En ese proceso, en febrero de 2020, el Presidente Trump suscribió un acuerdo con los talibanes y el gobierno afgano para mantener la paz e impedir el retorno de Al Qaeda. El objetivo era lograr el retiro norteamericano en mayo pasado.

Este acuerdo fue respetado por el Presidente Biden aunque la fecha de retirada se postergó para agosto de este año.

Sin embargo, el gobierno afgano no se sostuvo y sus tropas entrenadas por los norteamericanos no dieron batalla (algo imposible de entender si se tienen en consideración las opiniones previas del gobierno norteamericano sobe la calidad de esas tropas).

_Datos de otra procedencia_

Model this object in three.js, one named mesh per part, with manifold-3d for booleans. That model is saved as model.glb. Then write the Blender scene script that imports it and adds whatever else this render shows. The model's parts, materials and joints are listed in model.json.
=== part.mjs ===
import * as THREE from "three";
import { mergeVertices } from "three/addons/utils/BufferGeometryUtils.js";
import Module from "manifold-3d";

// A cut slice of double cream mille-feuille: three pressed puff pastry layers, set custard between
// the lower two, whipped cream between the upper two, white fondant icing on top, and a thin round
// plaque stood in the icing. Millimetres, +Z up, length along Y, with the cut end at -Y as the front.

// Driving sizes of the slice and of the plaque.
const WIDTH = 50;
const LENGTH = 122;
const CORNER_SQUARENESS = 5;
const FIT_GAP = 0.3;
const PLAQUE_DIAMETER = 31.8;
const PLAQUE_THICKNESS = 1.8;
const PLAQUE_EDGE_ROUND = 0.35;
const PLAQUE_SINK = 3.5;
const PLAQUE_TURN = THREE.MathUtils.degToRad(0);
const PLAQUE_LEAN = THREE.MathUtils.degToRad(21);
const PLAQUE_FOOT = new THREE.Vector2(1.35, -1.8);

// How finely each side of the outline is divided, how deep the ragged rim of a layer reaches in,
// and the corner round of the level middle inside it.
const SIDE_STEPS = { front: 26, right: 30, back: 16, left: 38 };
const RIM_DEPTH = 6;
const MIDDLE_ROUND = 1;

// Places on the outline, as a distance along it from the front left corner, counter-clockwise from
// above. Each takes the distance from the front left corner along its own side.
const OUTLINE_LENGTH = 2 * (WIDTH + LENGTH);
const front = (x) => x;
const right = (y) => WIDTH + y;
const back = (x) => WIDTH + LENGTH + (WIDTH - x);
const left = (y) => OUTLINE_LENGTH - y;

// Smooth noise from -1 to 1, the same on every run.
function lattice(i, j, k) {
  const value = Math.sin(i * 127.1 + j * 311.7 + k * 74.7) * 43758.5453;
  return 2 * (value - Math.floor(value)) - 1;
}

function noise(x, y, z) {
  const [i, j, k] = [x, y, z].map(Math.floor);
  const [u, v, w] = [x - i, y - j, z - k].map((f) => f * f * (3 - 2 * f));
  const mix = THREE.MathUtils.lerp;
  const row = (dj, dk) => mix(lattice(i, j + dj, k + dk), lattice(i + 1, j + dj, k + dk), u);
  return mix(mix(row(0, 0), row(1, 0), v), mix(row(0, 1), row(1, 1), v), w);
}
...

Los talibanes echados del poder en 2001 han regresado 2021 con el serio peligro de que Al Qaeda se reorganice y el ISIS encuentre base en Afganistán.

Es imposible negar el gran esfuerzo de guerra norteamericano si se toma en consideración los objetivos iniciales. Pero el resultado final marca una derrota complicada por la apresurada ejecución de una retirada previamente pactada.

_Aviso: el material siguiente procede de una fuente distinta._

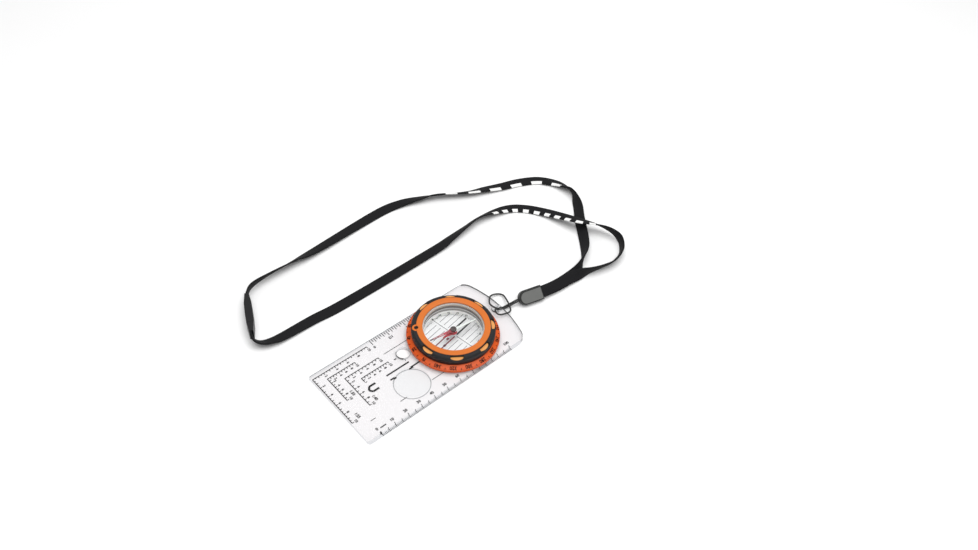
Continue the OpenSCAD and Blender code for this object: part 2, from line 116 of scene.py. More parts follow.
STRING = [
    (-0.0065, -0.0785, 0.004), (-0.0056, -0.0748, 0.0039), (-0.0043, -0.0705, 0.0026),
    (-0.0028, -0.066, 0.001), (-0.0021, -0.0634, 0.00065), (-0.0015, -0.0616, 0.001),
    (-0.00115, -0.0604, 0.0022), (-0.0012, -0.0592, 0.0037), (-0.0021, -0.0578, 0.0047),
    (-0.004, -0.0567, 0.0046), (-0.006, -0.0574, 0.0039), (-0.0073, -0.06, 0.0033),
    (-0.0082, -0.0654, 0.0033), (-0.0032, -0.0684, 0.0039), (0.0039, -0.0714, 0.0022),
    (0.007, -0.0718, 0.0013), (0.0092, -0.0698, 0.0013), (0.0099, -0.066, 0.0024),
    (0.009, -0.0629, 0.0031), (0.0054, -0.0594, 0.0036), (0.0029, -0.0585, 0.0041),
    (0.0012, -0.0592, 0.0034), (0.0006, -0.0608, 0.0017), (-0.0001, -0.0623, 0.00075),
    (-0.0009, -0.064, 0.00065), (-0.0017, -0.0664, 0.001), (-0.00325, -0.0709, 0.0029),
    (-0.00472, -0.075, 0.00462), (-0.00565, -0.0787, 0.00475),
]


# ---------------------------------------------------------------- camera
def add_camera():
    """A camera at the viewing angle of a hand-held picture, a little rolled."""
    azimuth, elevation, roll, distance = 224.955, 47.485, 4.86, 0.65856
    target = Vector((0.02523, -0.07675, 0.0012))
    a, e, r = (math.radians(v) for v in (azimuth, elevation, roll))
    back = Vector((math.sin(a) * math.cos(e), -math.cos(a) * math.cos(e), math.sin(e)))
    right = (-back).cross(Vector((0, 0, 1))).normalized()
    up = right.cross(-back)
    right, up = right * math.cos(r) + up * math.sin(r), up * math.cos(r) - right * math.sin(r)
    data = bpy.data.cameras.new("camera")
    data.sensor_width = 36
    data.lens = 36.37
    data.clip_start = 0.01
    camera = bpy.data.objects.new("camera", data)
    turn = Matrix((right, up, back)).transposed().to_4x4()
    camera.matrix_world = Matrix.Translation(target + back * distance) @ turn
    bpy.context.scene.collection.objects.link(camera)
    bpy.context.scene.camera = camera


# ---------------------------------------------------------------- materials
def shader_of(mat):
    """The material's node tree and its main shader."""
    return mat.node_tree, mat.node_tree.nodes["Principled BSDF"]


def new_material(name):
    mat = bpy.data.materials.new(name)
    mat.use_nodes = True
    return mat, *shader_of(mat)


def link(tree, a, b):
    tree.links.new(a, b)


def node_of(tree, kind, **values):
    """A new node, with its properties set."""
    made = tree.nodes.new(kind)
    for key, value in values.items():
        setattr(made, key, value)
    return made


def coordinates(tree, kind):
    """Texture coordinates of a kind, "Object" or "UV": the vector, then its X, Y and Z."""
    whole = node_of(tree, "ShaderNodeTexCoord").outputs[kind]
    split = node_of(tree, "ShaderNodeSeparateXYZ")
    link(tree, whole, split.inputs[0])
    return whole, *split.outputs


def maths(tree, operation, a, b=0.0):
    """A Math node; a and b are sockets or numbers."""
    made = node_of(tree, "ShaderNodeMath", operation=operation)
    for socket, value in zip(made.inputs, (a, b)):
        if isinstance(value, (int, float)):
            socket.default_value = value
        else:
            link(tree, value, socket)
    return made.outputs[0]


def blend_colour(tree, factor, a, b):
    """Colour a where factor is 0 and b where it is 1; a and b are sockets or colours."""
    made = node_of(tree, "ShaderNodeMix", data_type="RGBA")
    link(tree, factor, made.inputs["Factor"])
    for socket, value in ((made.inputs["A"], a), (made.inputs["B"], b)):
        if isinstance(value, tuple):
            socket.default_value = (*value, 1)
        else:
            link(tree, value, socket)
    return made.outputs["Result"]


def noise(tree, scale, detail=3, vector=None):
    """Noise about 0.5, in the piece's own space unless a vector is given."""
    made = node_of(tree, "ShaderNodeTexNoise")
    made.inputs["Scale"].default_value = scale
    made.inputs["Detail"].default_value = detail
    if vector is None:
        vector = node_of(tree, "ShaderNodeTexCoord").outputs["Object"]
    link(tree, vector, made.inputs["Vector"])
    return made.outputs["Fac"]


def remap(tree, value, low, high):
    """Spreads the part of a noise from 0.3 to 0.7 over low to high."""
    made = node_of(tree, "ShaderNodeMapRange")
    link(tree, value, made.inputs["Value"])
    for key, limit in (("From Min", 0.3), ("From Max", 0.7), ("To Min", low), ("To Max", high)):
        made.inputs[key].default_value = limit
    return made.outputs["Result"]


def ramp(tree, factor, stops):
    """Colour along stops, which are (place from 0 to 1, colour) in rising order."""
    made = node_of(tree, "ShaderNodeValToRGB")
    link(tree, factor, made.inputs[0])
    spots = made.color_ramp.elements
    while len(spots) < len(stops):
        spots.new(1)
    for spot, (place, colour) in zip(spots, stops):
        spot.position = place
        spot.color = (*colour, 1)
    return made.outputs[0]


def hypot(tree, a, b):
    return maths(tree, "SQRT", maths(tree, "ADD", maths(tree, "MULTIPLY", a, a),
                                     maths(tree, "MULTIPLY", b, b)))


def dot(tree, socket, axis):
    """How far a vector socket reaches along an axis."""
    made = node_of(tree, "ShaderNodeVectorMath", operation="DOT_PRODUCT")
    link(tree, socket, made.inputs[0])
    made.inputs[1].default_value = axis
    return made.outputs["Value"]


def from_dial_axis(tree):
    """Distance from the dial's axis and height, at rest, as sockets."""
    _, x, y, z = coordinates(tree, "Object")
    x, y = maths(tree, "SUBTRACT", x, DIAL.x), maths(tree, "SUBTRACT", y, DIAL.y)
    return hypot(tree, x, y), z


def recolour(tree, bsdf, where, colour):
    """Lays a colour over the base colour where the socket is 1."""
    base = bsdf.inputs["Base Color"]
    link(tree, blend_colour(tree, where, base.links[0].from_socket, colour), base)


def bump(tree, bsdf, height, strength, distance):
    made = node_of(tree, "ShaderNodeBump")
    made.inputs["Strength"].default_value = strength
    made.inputs["Distance"].default_value = distance
    link(tree, height, made.inputs["Height"])
    link(tree, made.outputs["Normal"], bsdf.inputs["Normal"])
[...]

Con ello Estados Unidos ha perdido capacidad de ordenamiento regional y, por tanto, su incuestionable capacidad de poder muestra incapacidad para lograr resultados esperados.

Ese escenario llama a redefinir los acuerdos de seguridad colectiva en que predomine el rol norteamericano con el propósito de optimizar el poder efectivo desplegable y, con los mismos propósitos, a estar más alertas a las crisis con efectos globales que emanen de la primera potencia.

Para ello se debe tener capacidad y credibilidad. Un gobierno como el peruano que mantiene en su gabinete a agentes con vínculos con Sendero Luminoso carece de estas virtudes para actuar el ámbito regional. Hoy el Perú, por tanto, quedaría eventualmente al margen de esa redefinición, si toca.

Éstas son algunas de las enseñanzas que deja la acción colectiva contra la amenaza terrorista global. Ello no implica, de modo alguno, desconocer las capacidades norteamericanas para enfrentar amenazas, ni el sacrifico de sus ciudadanos ni el de sus fuerzas armadas en ese emprendimiento.

Fuentes: CFR, ONU, OEA, OTAN, otras.